California regulators have taken steps to smooth the way for the state's first merchant underground natural gas storage field, the first wells for which are being drilled beginning this week about 50 miles north of Sacramento in a depleted dry gas field in rural northern California.

Wild Goose Storage is drilling four initial wells - one vertical and three horizontal - and is on target to begin operations in April of next year, according to Paul Amirault, vice president of business development for the facility's owner, Alberta Energy Co. in western Canada. He said the project has all of its required regulatory and environmental permits.

The administrative clean-up issues dealt with by the California Public Utilities Commission June 18 involved whether the market-based storage field should be required to have a cost-based minimum rate and pay the costs of future upgrades of Pacific Gas and Electric's transmission pipeline facilities connected to the storage field.

In both cases there were no additional requirements placed on the state's first nonutility storage field, Amirault said.
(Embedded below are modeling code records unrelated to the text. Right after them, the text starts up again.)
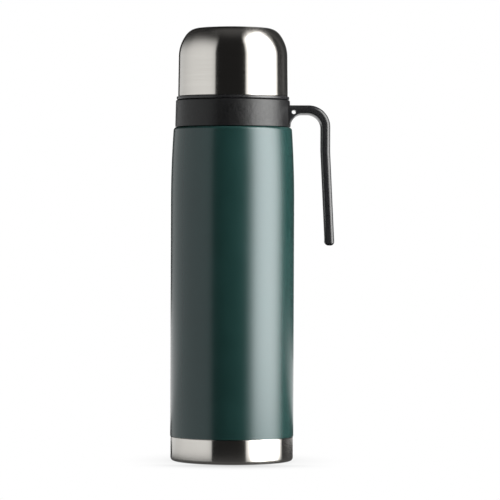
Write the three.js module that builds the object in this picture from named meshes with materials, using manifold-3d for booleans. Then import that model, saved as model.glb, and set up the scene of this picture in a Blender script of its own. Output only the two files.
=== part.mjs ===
// Vacuum flask: a double-walled steel bottle with a screw-on steel cup, a push-button pouring
// stopper and an open handle on its collar. Millimetres, +Z up, the origin at the middle of the
// flat base, and the handle along +X.
import * as THREE from "three";
import { mergeVertices } from "three/addons/utils/BufferGeometryUtils.js";
import Module from "manifold-3d";

const wasm = await Module();
wasm.setup();

// ---- Driving sizes -------------------------------------------------------------------------

const FIXED_GAP = 0.3; // between pieces that are pressed, welded or screwed together
const RUN_GAP = 0.3; // between pieces that turn or slide on each other
const FACET_SAG = 0.1; // added to a running gap between two faceted rounds
const SINK = 0.5; // how far a ridge or an arm is sunk into the wall that carries it
const PAST = 1; // how far a cutter runs past what it cuts

// bottle
const bodyRadius = 43; // outer shell
const shoulderTop = 232.5; // height of the outer shell's shoulder edge
const shellWall = 0.7;
const shoulderLength = 50; // how far below its edge the side begins to curve in
const shoulderSweep = 750; // radius of that long curve
const shoulderEdge = 2.5; // radius of the edge under the collar
const shoulderRise = 2.5; // from the shoulder edge up to the foot of the neck
const bandHeight = 17.2; // bare steel band at the foot
const bandStep = 0.25; // the band is this much slimmer than the shell
const bandCorner = 2.5;
const bandLip = 9; // what goes up inside the shell
const recessRadius = 30.6;
const recessDepth = 3.6;
const sealHoleRadius = 1.2;
const padThickness = 2.4;
const liningWall = 0.6; // inner vessel
const vacuumSpace = 3.1; // between the two walls
const innerShoulder = 14.5; // radius of the inner vessel's shoulder
const innerFloor = 9; // height of the inner vessel's underside
const innerSeam = 16; // height of the seam round the inner vessel
const foilWall = 0.3;
const neckBore = 24; // radius of the mouth
const neckSpace = 2; // vacuum space in the neck
const lipRise = 4.9; // how far the lip stands above the collar's deck
const lipThickness = 1.2;
const neckBead = 0.7; // how far the snap bead stands out
const neckBeadHalf = 0.8; // half its height at the root
const neckBeadFlat = 0.2; // and at the crest
const neckFootWidth = 2.2; // slope at the foot of the neck
const neckFootHeight = 3;
const innerDrop = 6; // from the outer shell's shoulder edge down to the inner vessel's
const bottomCorner = 5; // of the inner bottom
const bottomLip = 6; // what goes up inside the inner vessel
const foilStart = 6; // above the seam
const foilEnd = 4; // below the inner shoulder
const getterInner = 8;
const getterOuter = 11;
const getterThickness = 1.6;
const getterOut = 12; // from the axis

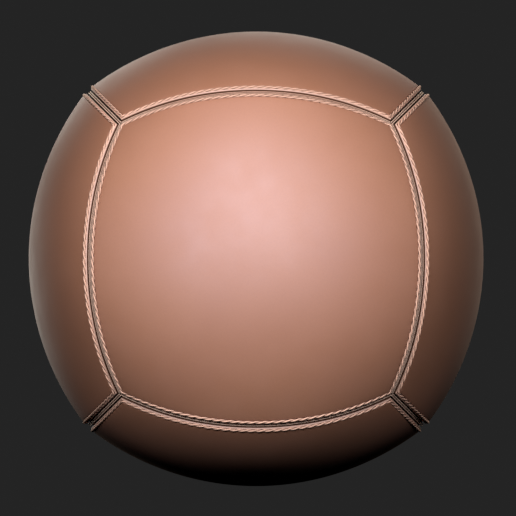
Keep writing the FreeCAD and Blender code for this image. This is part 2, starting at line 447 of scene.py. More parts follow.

Wild Goose will file a minimum rate only as a formality, and it will not be closely examined by regulators, Amirault said. The issue of who pays for upgrades will be worked out in the future, if facility expansion is required.

For now, both PG&ampE and Wild Goose agree there is ample capacity on PG&ampE's transmission pipeline (Line 167) that will be connected to the storage field by a four-mile pipeline built by the storage field backers. Wild Goose expects initially to offer 14 Bcf of inventory capacity, with firm withdrawal capability of 200 MMcf/d and injection capability of 80 MMcf/d.